The lake itself was created by the construction of two dams, but the pipeline that was to provide water to Newark some 35 miles away ran into controversy and was never built. The reservoir sat unused for a number of years. The state eventually decided to begin developing the reservoir for recreational use. Today, the New Jersey Water Supply Authority utilizes the reservoir as part of its vast network of water supplies.
For park naturalist Jim Tubman, Round Valley’s stories are told in the subtle traces of a farmhouse foundation, a lone apple tree standing amid a forest of oaks, even the deep, blue waters of the reservoir itself.
“Before enjoying Round Valley’s busy beach and picnic areas, drive into the first parking lot and look down at the pristine waters of New Jersey’s second deepest lake. Imagine that just over 50 years ago a farming community thrived on the valley’s floor,” Tubman said. “The mood is set immediately. The green Cushetunk Ridge frames the blue waters, and you immediately feel invited to explore an enduring gem of New Jersey.”
There are no shortages of ways to become immersed in this world of natural beauty and history. The recreation area boasts a fine network of hiking, biking and riding trails to complement its swimming beach, boat launches, food concessions and playground.

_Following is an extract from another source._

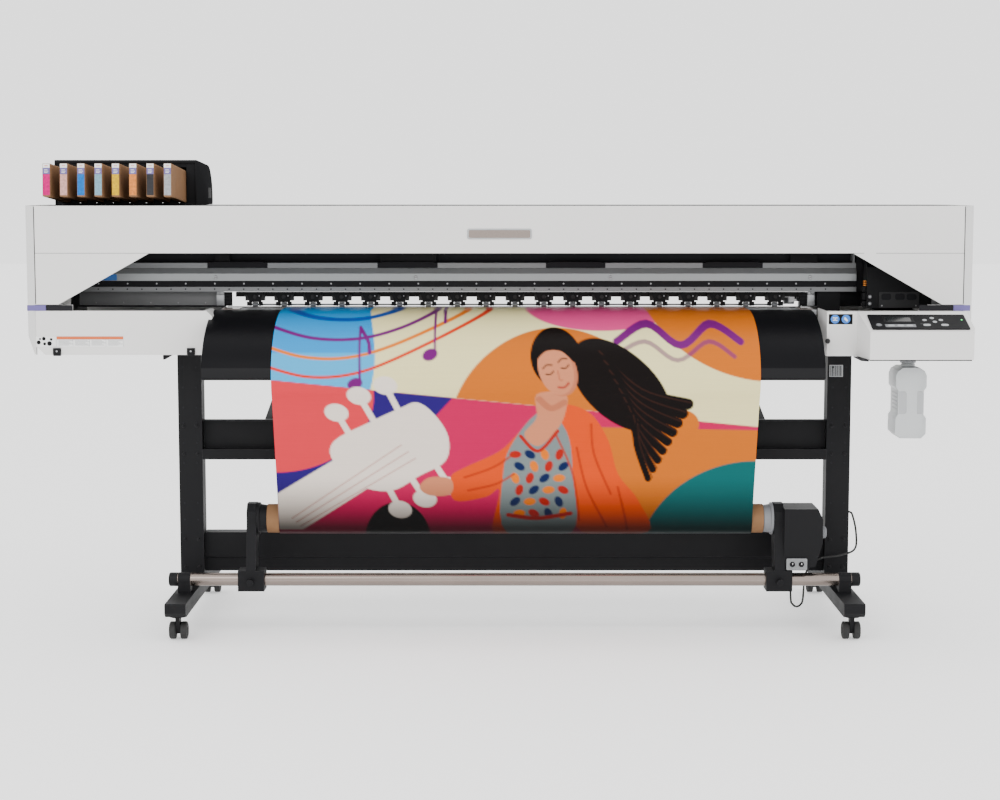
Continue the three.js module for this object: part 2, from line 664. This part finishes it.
const inkHousing = () => {
  const left = firstPackX - 34;
  const right = packPlaces.at(-1) + 43;
  const radius = 70;
  const rounded = Array.from({ length: 7 }, (_, i) => {
    const angle = i / 6 * Math.PI / 2;
    return [inkHousingRear - radius + radius * Math.sin(angle),
      inkHousingTop - 17 - 1.4 * radius * (1 - Math.cos(angle))];
  });
  const shell = alongX([
    [inkHousingFront, bodyTop + gap], [inkHousingFront, inkHousingTop - 4],
    [inkHousingFront + 4, inkHousingTop], ...rounded, [inkHousingRear, bodyTop + gap + 6],
    [inkHousingRear - 6, bodyTop + gap],
  ], left, right);
  const slots = packPlaces.map((x) => placePack(packBody(runClearance, packLength + 6), x));
  return cut(shell, ...slots);
};
addPiece('ink_housing', inkHousing(), 'dark');

const inkPack = (x) => {
  const notch = new THREE.BoxGeometry(packWidth + 2, 12, 14).translate(0, 0, 12);
  return placePack(cut(packBody(0, packLength), notch), x);
};
packPlaces.forEach((x, i) => addPiece(`ink_pack_${i + 1}`, inkPack(x), 'kraft'));

// ---- Take-up: pipe on the feet, left holder, wound core and motor unit ---------------------------
const pipe = () => {
  const left = columnX[0] - pipeOverhang;
  const right = columnX[1] + pipeOverhang;
  const radius = pipeDiameter / 2;
  const saddle = (x) => alongX([
    [pipeY - 20, footTop + gap], [pipeY + 20, footTop + gap], [pipeY + 12, pipeZ], [pipeY - 12, pipeZ],
  ], x - 18, x + 18);
  return join(rodX(radius, left, right, pipeY, pipeZ, 28),
    rodX(radius + 1.5, left - 1, left + 24, pipeY, pipeZ, 28),
    rodX(radius + 1.5, right - 24, right + 1, pipeY, pipeZ, 28), ...columnX.map(saddle));
};
addPiece('takeup_pipe', pipe(), 'steel');

const coreLeft = mediaLeft - 36;
const coreRight = mediaRight + 35;
const clampWidth = 76;
const holderProfile = (reach) => [
  [pipeY - 30, pipeZ - 28], [pipeY + 30, pipeZ - 28], [pipeY + 34, pipeZ + 34],
  [takeupY + reach, takeupZ - 10], [takeupY + reach, takeupZ + 24], [takeupY + 18, takeupZ + 46],
  [takeupY - 18, takeupZ + 46], [takeupY - reach, takeupZ + 24], [takeupY - reach, takeupZ - 10],
  [pipeY - 32, pipeZ + 34],
];
const pipeBore = (x0, x1) => rodX(pipeDiameter / 2 + runClearance / 2, x0, x1, pipeY, pipeZ, 28);
const leftArmX = coreLeft - 30 - holderThickness;
const leftHolder = () => {
  const arm = alongX(holderProfile(38), leftArmX, leftArmX + holderThickness);
  const middle = leftArmX + holderThickness / 2;
  const clamp = box(
    middle - clampWidth / 2, middle + clampWidth / 2, pipeY - 32, pipeY + 32,
    pipeZ - 30, pipeZ + 30,
  );
  const screw = rodY(9, middle, pipeY - 56, pipeY - 30, pipeZ, 20);
  const pivotHole = rodX(10.6, leftArmX + 8, leftArmX + holderThickness + 1, takeupY, takeupZ, 20);
  return cut(join(arm, clamp, screw), pipeBore(middle - 60, middle + 60), pivotHole);
};
addPiece('left_holder', leftHolder(), 'dark');

const hub = (x0, direction) => {
  const at = (d) => x0 + direction * d;
  const profile = [
    [at(-18), 0], [at(-18), 10], [at(1), 10], [at(1), takeupWound + 3], [at(9), takeupWound + 3],
    [at(16), coreBore / 2 + 1], [at(29), coreBore / 2 + 1],
    [at(29 + gap), coreBore / 2 - gap], [at(62), coreBore / 2 - 5], [at(62), 0],
  ];
  return turnedX(direction > 0 ? profile : profile.reverse(), takeupY, takeupZ, 28);
};
addPiece('left_hub', hub(coreLeft - 30, 1), 'grey');

const tubeRoll = (x0, x1, woundLeft, woundRight, wound, y, z) => {
  const core = coreDiameter / 2;
  const bore = coreBore / 2;
  return turnedX([
    [x0, bore], [x0, core], [woundLeft, core], [woundLeft, wound], [woundRight, wound],
    [woundRight, core], [x1, core], [x1, bore], [x0, bore],
  ], y, z, 36);
};
addPiece('takeup_roll',
  tubeRoll(coreLeft, coreRight, mediaLeft, mediaRight, takeupWound, takeupY, takeupZ), 'kraft');

const driveArmX = coreRight + 30;
const motorUnit = () => {
  const arm = alongX(holderProfile(38), driveArmX, driveArmX + holderThickness);
  const clamp = box(driveArmX - 24, driveArmX + 51, pipeY - 32, pipeY + 32, pipeZ - 30, pipeZ + 30);
  const top = takeupZ + 36;
  const caseBody = alongY([
    [driveArmX + holderThickness - 1, pipeZ + 30], [driveArmX + holderThickness + 90, pipeZ + 42],
    [driveArmX + holderThickness + 110, pipeZ + 110], [driveArmX + holderThickness + 110, top - 30],
    [driveArmX + holderThickness + 96, top], [driveArmX + holderThickness - 1, top],
  ], takeupY - 62, takeupY + 60);
  const plate = box(driveArmX + 33, driveArmX + 93, takeupY - 66, takeupY - 60, pipeZ + 33, pipeZ + 67);
  const screw = rodY(9, driveArmX + 13, pipeY - 56, pipeY - 30, pipeZ, 20);
  const pivotHole = rodX(10.6, driveArmX - 1, driveArmX + 20, takeupY, takeupZ, 20);
  return cut(join(arm, clamp, caseBody, plate, screw), pipeBore(driveArmX - 60, driveArmX + 80), pivotHole);
};
addPiece('motor_unit', motorUnit(), 'dark');
addPiece('drive_hub', hub(driveArmX, -1), 'grey');

const knobX = driveArmX + holderThickness + 110;
const windingKnob = () => turnedX([
  [knobX + gap, 0], [knobX + gap, 16], [knobX + 4, 18], [knobX + 15, 17], [knobX + 17, 14], [knobX + 17, 0],
], takeupY - 10, takeupZ - 40, 20);
addPiece('winding_knob', windingKnob(), 'grey');

// ---- Supply roll at the rear, on two arms of the cross channel -----------------------------------
const supplyOverhang = 40;
const supplyEnds = [mediaLeft - supplyOverhang, mediaRight + supplyOverhang];
addPiece('supply_roll',
  tubeRoll(...supplyEnds, mediaLeft, mediaRight, supplyWound, supplyY, supplyZ), 'media');
const supplyArm = (end, direction) => {
  const armFront = columnFront + 34 + gap;
  const near = end + direction * 3;
  const far = end + direction * 23;
  const plate = alongX([
    [armFront, channelBottom + 35], [armFront + 40, channelBottom + 35], [supplyY + 30, supplyZ - 40],
    [supplyY + 42, supplyZ - 20], [supplyY + 42, supplyZ + 20], [supplyY + 24, supplyZ + 40],
    [supplyY - 24, supplyZ + 40], [armFront + 40, channelTop - 4], [armFront, channelTop - 4],
  ], Math.min(near, far), Math.max(near, far));
  const inside = end - direction * 50;
  const stub = rodX(coreBore / 2 - 3, Math.min(near, inside), Math.max(near, inside), supplyY, supplyZ, 24);
  return join(plate, stub);
};
addPiece('left_supply_arm', supplyArm(supplyEnds[0], -1), 'dark');
addPiece('right_supply_arm', supplyArm(supplyEnds[1], 1), 'dark');

// ---- Media web: over the rear guide and platen, down the front guide to the take-up --------------
const mediaWeb = () => {
  const curve = (points, steps) => new THREE.CatmullRomCurve3(
    points.map(([y, z]) => new THREE.Vector3(0, y, z)), false, 'centripetal',
  ).getPoints(steps).map((p) => [p.y, p.z]);
  const leave = THREE.MathUtils.degToRad(200);
  const windRadius = takeupWound + runClearance;
  const front = arc(platenFront - gap, platenTop - guideDrop, guideReach + 1, guideDrop + gap, -1);
  const hanging = curve([
    [takeupY + windRadius * Math.cos(leave), takeupZ + windRadius * Math.sin(leave)],
    [-230, 386], [-262, 478], [-330, 658], [-357, 714], front.at(-1),
  ], 16);
  const rear = arc(rearGuideStart + 40, platenTop - rearDrop, rearReach + 1, rearDrop + gap, 1, 8);
  const [endY, endZ] = rear.at(-1);
  const reach = Math.hypot(endY - supplyY, endZ - supplyZ);
  const radius = supplyWound + runClearance;
  const meet = Math.atan2(endZ - supplyZ, endY - supplyY) - Math.acos(radius / reach);
  const path = [
    ...hanging, ...front.slice(0, -1).reverse(), ...rear,
    [supplyY + radius * Math.cos(meet), supplyZ + radius * Math.sin(meet)],
  ];
  return alongX(strip(path, mediaThickness), mediaLeft, mediaRight);
};
addPiece('media_web', mediaWeb(), 'media');

// ---- Waste bottle hanging under the right cover ---------------------------------------------------
const wasteBottle = () => {
  const half = bottleWidth / 2;
  const top = bodyBottom - 6;
  const bottom = top - bottleHeight;
  const neck = 20;
  const body = (inset, openTop) => {
    const w = half - inset;
    const waist = w - 7;
    const face = [
      [-w + 8, bottom + inset], [w - 8, bottom + inset], [w, bottom + inset + 8],
      [w, bottom + 62], [waist, bottom + 70], [waist, bottom + 128], [w, bottom + 136],
      [w, top - 34], [w - 12, top - 20 - inset], [neck - inset, top - 16 - inset],
      [neck - inset, top + openTop], [-neck + inset, top + openTop],
      [-neck + inset, top - 16 - inset], [-w + 12, top - 20 - inset], [-w, top - 34],
      [-w, bottom + 136], [-waist, bottom + 128], [-waist, bottom + 70], [-w, bottom + 62],
      [-w, bottom + inset + 8],
    ];
    return alongY(face, bottleY - bottleDepth / 2 + inset, bottleY + bottleDepth / 2 - inset)
      .translate(bottleX, 0, 0);
  };
  const neckRoom = join(
    box(
      bottleX - half - 1, bottleX + half + 1, bottleY - bottleDepth / 2 - 1, bottleY - neck,
      top - 15, top + 2,
    ),
    box(
      bottleX - half - 1, bottleX + half + 1, bottleY + neck, bottleY + bottleDepth / 2 + 1,
      top - 15, top + 2,
    ),
  );
  const hollow = cut(body(2.5, 1), join(
    box(bottleX - half, bottleX + half, bottleY - bottleDepth, bottleY - neck + 2.5, top - 18.5, top + 2),
    box(bottleX - half, bottleX + half, bottleY + neck - 2.5, bottleY + bottleDepth, top - 18.5, top + 2),
  ));
  return cut(body(0, 0), neckRoom, hollow);
};
addPiece('waste_bottle', wasteBottle(), 'bottle');

// ---- Lead from the motor unit to the stand, hanging in a short loop -------------------------------
const leadDiameter = 6;
const takeupLead = () => {
  const start = takeupY + 60 + gap;
  const columnSide = columnX[1] + columnWidth / 2 + gap;
  const route = new THREE.CatmullRomCurve3([
    [860, start + runClearance, 240], [860, start + 9, 240], [861, start + 18, 226],
    [863, start + 22, 150], [866, start + 24, 66],
    [872, start + 24, 49], [884, start + 24, 42], [896, start + 24, 49], [902, start + 24, 66],
    [910, start + 22, 145], [945, start + 18, 186],
    [1010, start + 18, 198], [1056, start + 36, 214], [1063, start + 62, 262],
    [columnSide + 16, start + 78, 308], [columnSide + 8, start + 78, 318],
    [columnSide + runClearance, start + 78, 318],
  ].map(([x, y, z]) => new THREE.Vector3(x, y, z)), false, 'centripetal');
  const section = new THREE.Shape().absarc(0, 0, leadDiameter / 2, 0, 2 * Math.PI);
  return new THREE.ExtrudeGeometry(section, {
    steps: 56, curveSegments: 8, bevelEnabled: false, extrudePath: route,
  });
};
addPiece('takeup_lead', takeupLead(), 'rubber');

export default model;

While the beach and picnic areas are the major draw for park visitors, the trail network, geared for every hiking level, provides access to Round Valley’s wilder side all year long. These trails serve as the backdrop for programs on geology, history, wildlife and plants geared to each season, including the popular Raspberry Ramble held on the first and second Sundays in July.
Although no trails encircle the reservoir, there is no shortage of views of it from the Blue, Cushetunk, or Toboggan Hill trails. The Tobbogan Hill Trail is a steep but short hike to one of the highest points in the park, offering sweeping views of the reservoir and surrounding hills.
“It’s absolutely gorgeous up there,” said Kim Russ, a State Park Service customer service representative. “There’s a sitting bench up there. It’s a great, well-known vista.”
The nine-mile (18 miles round trip) Cushetunk Trail and three-mile lower service road trails are multi-use trails that pass through open and heavily wooded trails.
Lore holds that Cushetunk is the Lenape word for wild pig. The Cushetunk lives up to its name.
“The trail is rigorous,” said Russ. “Some parts are pretty steep and more suitable for more accomplished riders.”
But not to leave the young ones out, the Family Hike and Bike Trail is a half-mile loop through peaceful pine woods that offers an introduction to mountain biking on kid-suitable terrain.
Another activity that is fun for all ages is sledding. In the winter, the recreation area’s sledding hill can take on the appearance of “a little ski resort, with people turning out in their snowsuits with sleds, saucers and tubes,” Russ said.
Round Valley is also one of a handful of parks that offers true wilderness camping, with campsites reached only by canoe or boat – or by a three-mile hike or bike ride along a steep and rugged trail.
The calm and deep waters of the lake provide an ideal environment for scuba divers and training schools. Divers accompanied by dive masters use a platform submerged in about 20 feet of water to train.
“While people all across central New Jersey have long known about all the wonderful things to see and do at Round Valley, we invite all New Jersey’s residents to find out for themselves why Round Valley is so special,” said Park Superintendent Melissa Castellon. “You may be surprised.”
Round Valley Recreation Area is located south of Interstate 78. Take I-78 west to exit 20 A to Route 22 west, follow signs to the park, or take I-78 east to exit 18 (Route 22 east), and follow signs to the park.